= Source data =

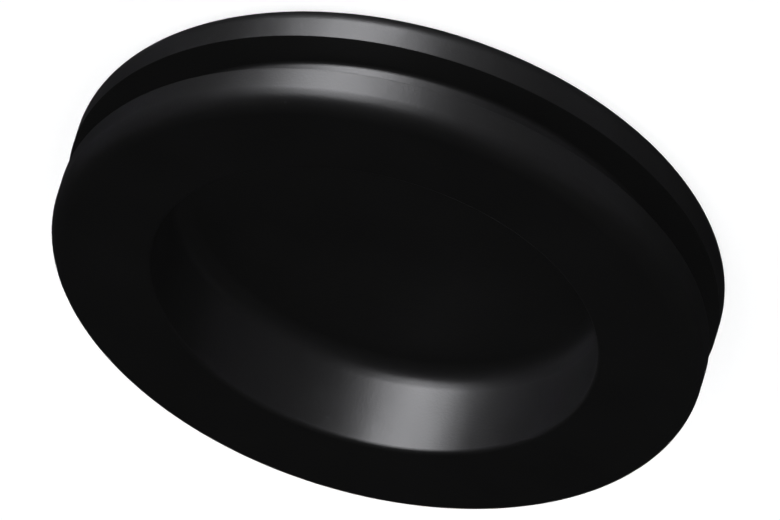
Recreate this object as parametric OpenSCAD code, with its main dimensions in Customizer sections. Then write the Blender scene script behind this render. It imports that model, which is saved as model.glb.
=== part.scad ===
// Blind rubber grommet: a closed round plug that snaps into a hole in a sheet.
// The edge of the hole sits in the groove between the front flange and the back one.
// A deep round recess opens in the front flange, and its floor closes the plug.
// The origin is the middle of the flat back face, and +Z points out of the recess.
// All sizes are in millimetres.

/* [Panel groove] */
// Diameter at the bottom of the groove, which is that of the hole in the sheet
groove_d = 35; // [20:0.1:60]
// Width of the groove, just under the thickness of the sheet so that it grips
groove_w = 2.45; // [1:0.05:5]
// Radius along both roots of the groove, where a flange meets the bottom
root_r = 0.25; // [0.1:0.05:0.4]

/* [Flanges] */
// How far both flanges stand out past the bottom of the groove
flange_lip = 2.5; // [1.8:0.05:8]
// Thickness of the front flange, on the open side
front_flange_h = 2.55; // [1.8:0.05:6]
// Thickness of the back flange, on the closed side
back_flange_h = 2.5; // [1.8:0.05:6]
// Radius round the outer edge of the front face and of the back face
rim_r = 1.25; // [0.2:0.05:1.5]

/* [Recess] */
// Rubber between the bottom of the groove and the wall of the recess
ring_wall = 3.8; // [1.2:0.05:6]
// Thickness of the membrane that closes the plug
membrane_h = 1.55; // [0.6:0.05:1.8]
// Radius where the wall of the recess runs into its floor
floor_r = 1.25; // [0.2:0.05:2]
// Radius round the mouth of the recess
mouth_r = 0.3; // [0.1:0.05:0.5]

/* [Hidden] */
$fn = 128;
rubber = "#0e0e0f";

groove_top = back_flange_h + groove_w;
total_h = groove_top + front_flange_h;
flange_d = groove_d + 2 * flange_lip;
recess_d = groove_d - 2 * ring_wall;
// How far a cutting shape reaches past the surface that it cuts
over = 1;

// The sliver between a square corner at the origin and the arc of radius r that
// touches both its sides. Taken away it rounds a corner, and added it fills a root.
module corner_sliver(r) {
    difference() {
        translate([-over, -over]) square(over + r);
        translate([r, r]) circle(r);
    }
}

// Half of a disc's section, with its lower and upper outer corners rounded.
// A radius of 0 leaves that corner sharp.
module disc_section(d, h, lower_r, upper_r) {
    difference() {
        square([d / 2, h]);
        if (lower_r > 0)
            translate([d / 2, 0]) mirror([1, 0]) corner_sliver(lower_r);
        if (upper_r > 0)
            translate([d / 2, h]) rotate(180) corner_sliver(upper_r);
    }
}

// Half section of the solid plug, before the recess is cut.
// Both flanges end in a sharp lip at the groove, which holds the sheet, and a small
// fillet at each root of the groove keeps the lip from tearing off.
module plug_section() {
    disc_section(flange_d, back_flange_h, rim_r, 0);
    square([groove_d / 2, total_h]);
    translate([groove_d / 2, back_flange_h]) corner_sliver(root_r);
    translate([groove_d / 2, groove_top]) mirror([0, 1]) corner_sliver(root_r);
    translate([0, groove_top])
        disc_section(flange_d, front_flange_h, 0, rim_r);
}

// Half section of the recess: a flat floor that a fillet joins to the straight wall,
// and a mouth that rolls out over the front face
module recess_section() {
    translate([0, membrane_h])
        disc_section(recess_d, total_h - membrane_h + over, floor_r, 0);
    translate([recess_d / 2, total_h]) mirror([0, 1]) corner_sliver(mouth_r);
}

// The whole grommet, moulded as one piece of rubber
module grommet() {
    color(rubber)
        rotate_extrude()
            difference() {
                plug_section();
                recess_section();
            }
}

grommet();
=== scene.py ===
"""A blind rubber grommet on a pale floor: its moulded rubber, soft studio light and camera."""

import math

import bpy
from mathutils import Matrix, Vector


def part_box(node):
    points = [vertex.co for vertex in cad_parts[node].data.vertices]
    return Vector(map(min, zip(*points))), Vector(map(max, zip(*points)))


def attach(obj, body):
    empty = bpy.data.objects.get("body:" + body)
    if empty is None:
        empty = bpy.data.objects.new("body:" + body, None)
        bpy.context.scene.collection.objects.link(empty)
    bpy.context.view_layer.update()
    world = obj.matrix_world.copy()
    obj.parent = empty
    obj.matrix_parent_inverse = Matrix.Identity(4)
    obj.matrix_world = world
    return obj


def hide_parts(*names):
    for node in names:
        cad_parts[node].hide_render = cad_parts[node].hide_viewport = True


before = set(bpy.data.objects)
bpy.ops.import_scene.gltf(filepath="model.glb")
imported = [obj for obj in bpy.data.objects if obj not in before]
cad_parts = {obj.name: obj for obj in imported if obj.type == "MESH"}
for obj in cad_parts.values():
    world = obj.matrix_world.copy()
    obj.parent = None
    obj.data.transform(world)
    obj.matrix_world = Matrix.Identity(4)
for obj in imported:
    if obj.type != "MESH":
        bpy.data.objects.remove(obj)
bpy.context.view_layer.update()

# ---------------------------------------------------------------- sizes, in metres
MM = 0.001
low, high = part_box("grommet")
FLANGE_R = high.x
TOTAL_H = high.z - low.z
BACK_FLANGE_H = 2.5 * MM
GROOVE_W = 2.45 * MM
GROOVE_R = 17.5 * MM
ROOT_R = 0.25 * MM
RIM_R = 1.25 * MM
RECESS_R = 13.7 * MM
MEMBRANE_H = 1.55 * MM
FLOOR_R = 1.25 * MM
MOUTH_R = 0.3 * MM
# Rubber never fills a mould's sharp corners, so the lips of the groove are rounded this much
LIP_R = 0.03 * MM
TURN_STEPS = 288
ARC_STEP = math.radians(7.5)


# ---------------------------------------------------------------- the moulding
def arc(centre, radius, start, end, outward=1):
    """Profile points round an arc, from angle start to angle end, in degrees.

    Each is (radius, height, normal's radius, normal's height). outward is 1 where
    the rubber is inside the arc and -1 where it is outside.
    """
    steps = max(2, round(abs(math.radians(end - start)) / ARC_STEP))
    points = []
    for i in range(steps + 1):
        a = math.radians(start + (end - start) * i / steps)
        r, z = math.cos(a), math.sin(a)
        points.append((centre[0] + radius * r, centre[1] + radius * z, outward * r, outward * z))
    return points


def moulding_profile():
    """Section of the grommet, from the middle of its back face round to the recess floor."""
    groove_top = BACK_FLANGE_H + GROOVE_W
    points = [(0, 0, 0, -1)]
    points += arc((FLANGE_R - RIM_R, RIM_R), RIM_R, -90, 0)
    points += arc((FLANGE_R - LIP_R, BACK_FLANGE_H - LIP_R), LIP_R, 0, 90)
    points += arc((GROOVE_R + ROOT_R, BACK_FLANGE_H + ROOT_R), ROOT_R, 270, 180, -1)
    points += arc((GROOVE_R + ROOT_R, groove_top - ROOT_R), ROOT_R, 180, 90, -1)
    points += arc((FLANGE_R - LIP_R, groove_top + LIP_R), LIP_R, -90, 0)
    points += arc((FLANGE_R - RIM_R, TOTAL_H - RIM_R), RIM_R, 0, 90)
    points += arc((RECESS_R + MOUTH_R, TOTAL_H - MOUTH_R), MOUTH_R, 90, 180)
    points += arc((RECESS_R - FLOOR_R, MEMBRANE_H + FLOOR_R), FLOOR_R, 0, -90, -1)
    points.append((0, MEMBRANE_H, 0, 1))
    return points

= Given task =
Take the lines from the line with "piece of rubber" through the line with "bpy.data.objects.remove(obj)", both ends included, and give them again exactly, with nothing else.

= Final result =
// The whole grommet, moulded as one piece of rubber
module grommet() {
    color(rubber)
        rotate_extrude()
            difference() {
                plug_section();
                recess_section();
            }
}

grommet();
=== scene.py ===
"""A blind rubber grommet on a pale floor: its moulded rubber, soft studio light and camera."""

import math

import bpy
from mathutils import Matrix, Vector


def part_box(node):
    points = [vertex.co for vertex in cad_parts[node].data.vertices]
    return Vector(map(min, zip(*points))), Vector(map(max, zip(*points)))


def attach(obj, body):
    empty = bpy.data.objects.get("body:" + body)
    if empty is None:
        empty = bpy.data.objects.new("body:" + body, None)
        bpy.context.scene.collection.objects.link(empty)
    bpy.context.view_layer.update()
    world = obj.matrix_world.copy()
    obj.parent = empty
    obj.matrix_parent_inverse = Matrix.Identity(4)
    obj.matrix_world = world
    return obj


def hide_parts(*names):
    for node in names:
        cad_parts[node].hide_render = cad_parts[node].hide_viewport = True


before = set(bpy.data.objects)
bpy.ops.import_scene.gltf(filepath="model.glb")
imported = [obj for obj in bpy.data.objects if obj not in before]
cad_parts = {obj.name: obj for obj in imported if obj.type == "MESH"}
for obj in cad_parts.values():
    world = obj.matrix_world.copy()
    obj.parent = None
    obj.data.transform(world)
    obj.matrix_world = Matrix.Identity(4)
for obj in imported:
    if obj.type != "MESH":
        bpy.data.objects.remove(obj)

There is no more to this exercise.